Flavor Trends, Strategies and Solutions for Menu Development

Shake It, Honey Best of Flavor 2017

Honey Milkshake with all-natural honey from Catskills Provisions, Ronnybrook Farm Dairy soft-serve vanilla ice cream
PHOTO CREDIT:

Harris Mayer-Selinger

Growing restaurant concepts, especially those in the fast-casual segment, are driving change in the foodservice industry with an intensified focus on sourcing. At Creamline, a fast casual in New York that serves classic American favorites, the mission is “food that is sourced well and made well,” promoting a deep connection to its sourcing philosophy, such as free-range turkey, grass-fed beef and pole-caught American tuna.

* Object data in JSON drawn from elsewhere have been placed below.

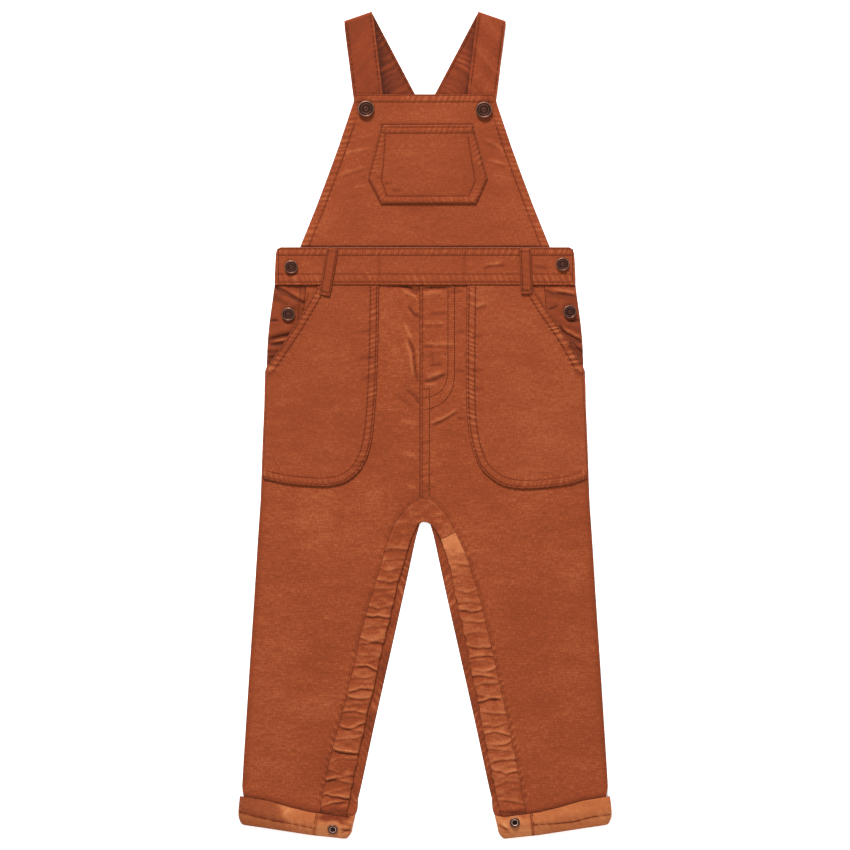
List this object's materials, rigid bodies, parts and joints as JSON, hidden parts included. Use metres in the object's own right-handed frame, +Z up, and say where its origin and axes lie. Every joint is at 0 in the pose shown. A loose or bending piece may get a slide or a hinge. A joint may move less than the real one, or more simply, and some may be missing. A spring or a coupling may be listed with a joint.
{
  "type": "bib dungarees",
  "caption": "Small child's bib dungarees in rust cotton, laid flat: crossed back straps, bib pocket, curved hip pockets, gathered inseam bands and turned-up cuffs.",
  "frame": {"origin": "middle of the garment's outline on the surface that it lies on", "axes": "+Y towards the shoulder straps, +Z up from the surface towards the garment's front, +X towards the viewer's right"},
  "size_m": [0.3212, 0.7118, 0.0108],
  "materials": {
    "rust_cloth": "slubbed cotton twill, tone-on-tone stitching",
    "rust_leg_cloth": "slubbed cotton twill, softly creased",
    "rust_strap_cloth": "slubbed cotton twill, edge stitched",
    "turned_up_cloth": "the lighter inner face of the same twill",
    "antique_bronze": "antique dark finish with worn bright edges"
  },
  "bodies": {
    "root": {"back_left": "rust_leg_cloth", "back_right": "rust_leg_cloth", "belt_loop_left": "rust_cloth", "belt_loop_right": "rust_cloth", "bib": "rust_cloth", "bib_button_left": "antique_bronze", "bib_button_right": "antique_bronze", "bib_pocket": "rust_cloth", "cuff_left": "turned_up_cloth", "cuff_right": "turned_up_cloth", "front_left": "rust_leg_cloth", "front_right": "rust_leg_cloth", "hip_button_left": "antique_bronze", "hip_button_right": "antique_bronze", "inseam_band_back_left": "rust_leg_cloth", "inseam_band_back_right": "rust_leg_cloth", "inseam_band_front_left": "rust_leg_cloth", "inseam_band_front_right": "rust_leg_cloth", "pocket_left": "rust_cloth", "pocket_right": "rust_cloth", "popper_ring_left": "antique_bronze", "popper_ring_right": "antique_bronze", "side_placket_left": "rust_cloth", "side_placket_right": "rust_cloth", "strap_left": "rust_strap_cloth", "strap_right": "rust_strap_cloth", "waist_button_left": "antique_bronze", "waist_button_right": "antique_bronze", "waistband_back": "rust_cloth", "waistband_front": "rust_cloth"}
  },
  "joints": []
}
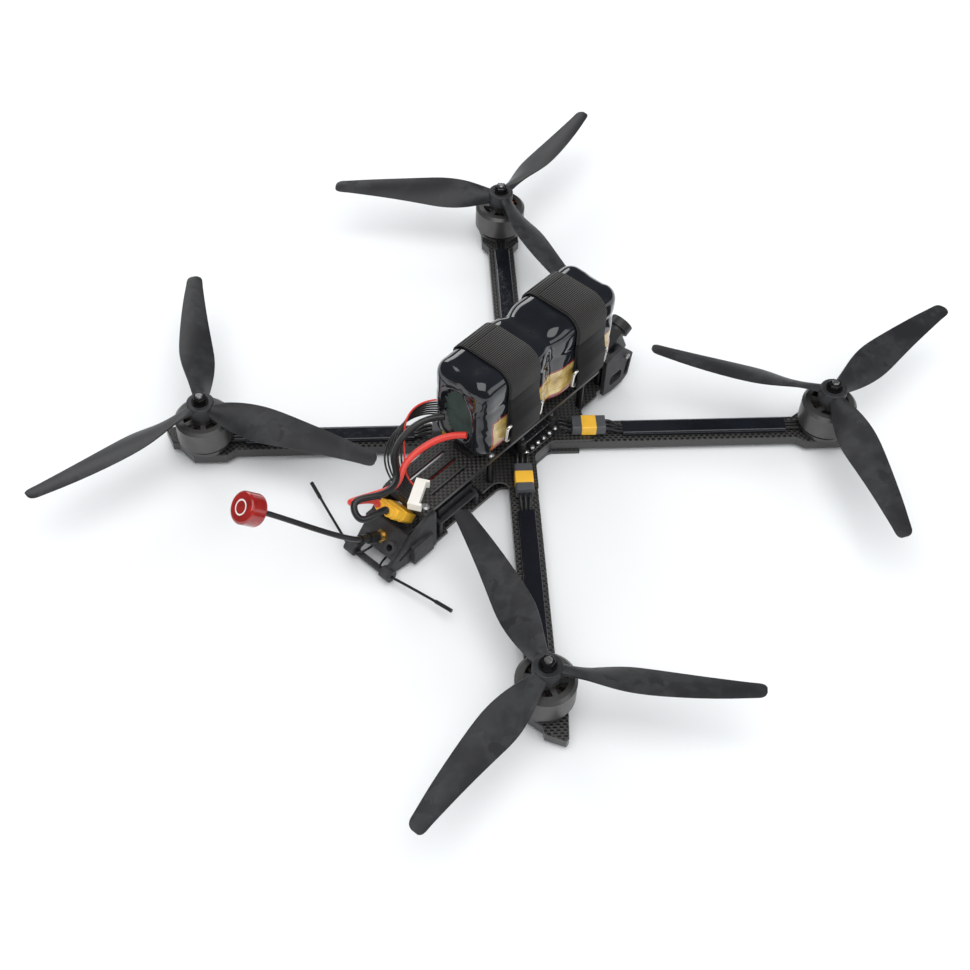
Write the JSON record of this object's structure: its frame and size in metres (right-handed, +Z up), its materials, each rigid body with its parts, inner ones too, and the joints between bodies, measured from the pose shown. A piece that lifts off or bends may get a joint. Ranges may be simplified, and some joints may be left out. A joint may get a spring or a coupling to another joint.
{
  "type": "fpv racing drone",
  "caption": "Long-range first-person-view quadcopter with X frame, three-bladed propellers, top-strapped battery, tilting nose camera and rear antenna.",
  "frame": {"origin": "centre of the X of the arms, on the underside of the bottom plate", "axes": "+X forwards towards the camera, +Y to the drone's left, +Z up"},
  "size_m": [0.5548, 0.506, 0.1106],
  "materials": {
    "carbon": "woven carbon fibre, satin",
    "post_metal": "black anodised",
    "screw_steel": "satin",
    "shaft_steel": "ground",
    "pad_rubber": "matte",
    "shrink_wrap": "glossy wrinkled heat-shrink",
    "webbing": "woven nylon",
    "board": "solder mask",
    "button_plastic": "satin",
    "amber_plastic": "moulded",
    "grey_plastic": "moulded",
    "lead_black": "silicone",
    "lead_red": "silicone",
    "balance_wire": "silicone",
    "white_plastic": "moulded",
    "heat_shrink": "heat-shrink",
    "printed_plastic": "printed, fine layers",
    "module_metal": "anodised, finned",
    "module_plastic": "satin",
    "gold_metal": "gold plated",
    "clear_red": "translucent",
    "camera_plastic": "satin",
    "lens": "coated",
    "motor_metal": "satin anodised",
    "lamination": "lacquered steel",
    "copper": "enamelled wire",
    "propeller_nylon": "glass-filled nylon, mottled",
    "nut_metal": "anodised"
  },
  "bodies": {
    "airframe": {"bottom_plate": "carbon", "mid_plate": "carbon", "top_plate": "carbon", "arm_front_left": "carbon", "arm_front_right": "carbon", "arm_rear_left": "carbon", "arm_rear_right": "carbon", "standoffs": "post_metal", "m3_screws": "screw_steel", "strap_buckles": "screw_steel", "battery_pad": "pad_rubber", "stack_grommets": "pad_rubber", "battery_pack": "shrink_wrap", "strap_front": "webbing", "strap_rear": "webbing", "esc_board": "board", "fc_board": "board", "connector_bodies": "amber_plastic", "xt60_socket": "amber_plastic", "xt60_plug": "amber_plastic", "connector_caps": "grey_plastic", "motor_leads": "lead_black", "power_lead_black": "lead_black", "antenna_cable": "lead_black", "receiver_antennas": "lead_black", "power_lead_red": "lead_red", "balance_leads": "balance_wire", "balance_plug": "white_plastic", "lead_sleeves": "heat_shrink", "rear_mount": "printed_plastic", "camera_cage": "printed_plastic", "vtx_bracket": "printed_plastic", "vtx_module": "module_metal", "receiver": "module_plastic", "sma_connector": "gold_metal", "antenna_pill": "clear_red", "motor_bases": "motor_metal", "stator_cores": "lamination", "windings": "copper"},
    "rotor_front_left": {"bell_front_left": "motor_metal", "shaft_front_left": "shaft_steel", "propeller_front_left": "propeller_nylon", "prop_nut_front_left": "nut_metal"},
    "rotor_front_right": {"bell_front_right": "motor_metal", "shaft_front_right": "shaft_steel", "propeller_front_right": "propeller_nylon", "prop_nut_front_right": "nut_metal"},
    "rotor_rear_left": {"bell_rear_left": "motor_metal", "shaft_rear_left": "shaft_steel", "propeller_rear_left": "propeller_nylon", "prop_nut_rear_left": "nut_metal"},
    "rotor_rear_right": {"bell_rear_right": "motor_metal", "shaft_rear_right": "shaft_steel", "propeller_rear_right": "propeller_nylon", "prop_nut_rear_right": "nut_metal"},
    "camera": {"camera_body": "camera_plastic", "lens_ring": "camera_plastic", "lens_glass": "lens", "camera_screws": "screw_steel"},
    "boot_button": {"boot_button": "button_plastic"}
  },
  "joints": [
    {"name": "rotor_front_left_spin", "type": "hinge", "parent": "airframe", "child": "rotor_front_left", "pos_m": [0.15097, 0.15097, 0.0437], "axis": [0, 0, 1], "continuous": true},
    {"name": "rotor_front_right_spin", "type": "hinge", "parent": "airframe", "child": "rotor_front_right", "pos_m": [0.15097, -0.15097, 0.0437], "axis": [0, 0, 1], "continuous": true},
    {"name": "rotor_rear_left_spin", "type": "hinge", "parent": "airframe", "child": "rotor_rear_left", "pos_m": [-0.15097, 0.15097, 0.0437], "axis": [0, 0, 1], "continuous": true},
    {"name": "rotor_rear_right_spin", "type": "hinge", "parent": "airframe", "child": "rotor_rear_right", "pos_m": [-0.15097, -0.15097, 0.0437], "axis": [0, 0, 1], "continuous": true},
    {"name": "camera_tilt", "type": "hinge", "parent": "airframe", "child": "camera", "pos_m": [0.094, 0, 0.03], "axis": [0, -1, 0], "range_deg": [-25, 20]},
    {"name": "boot_button_press", "type": "slide", "parent": "airframe", "child": "boot_button", "axis": [0, 0, -1], "range_m": [0, 0.00025]}
  ]
}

That connection is at its sweetest on the shake menu, where Harris Mayer-Selinger, Chef/Owner, mixes up a Honey Milkshake starring honey from Catskill Provisions and soft-serve vanilla ice cream from Ronnybrook Farm Dairy.

“I have been using honey from Claire Marin at Catskill Provisions for years,” he says. “Where I go, her extraordinary, local wildflower honey goes. It is the most complex and delicious honey I have ever had. When putting together the shake menu, a shake to highlight her honey was an obvious choice.”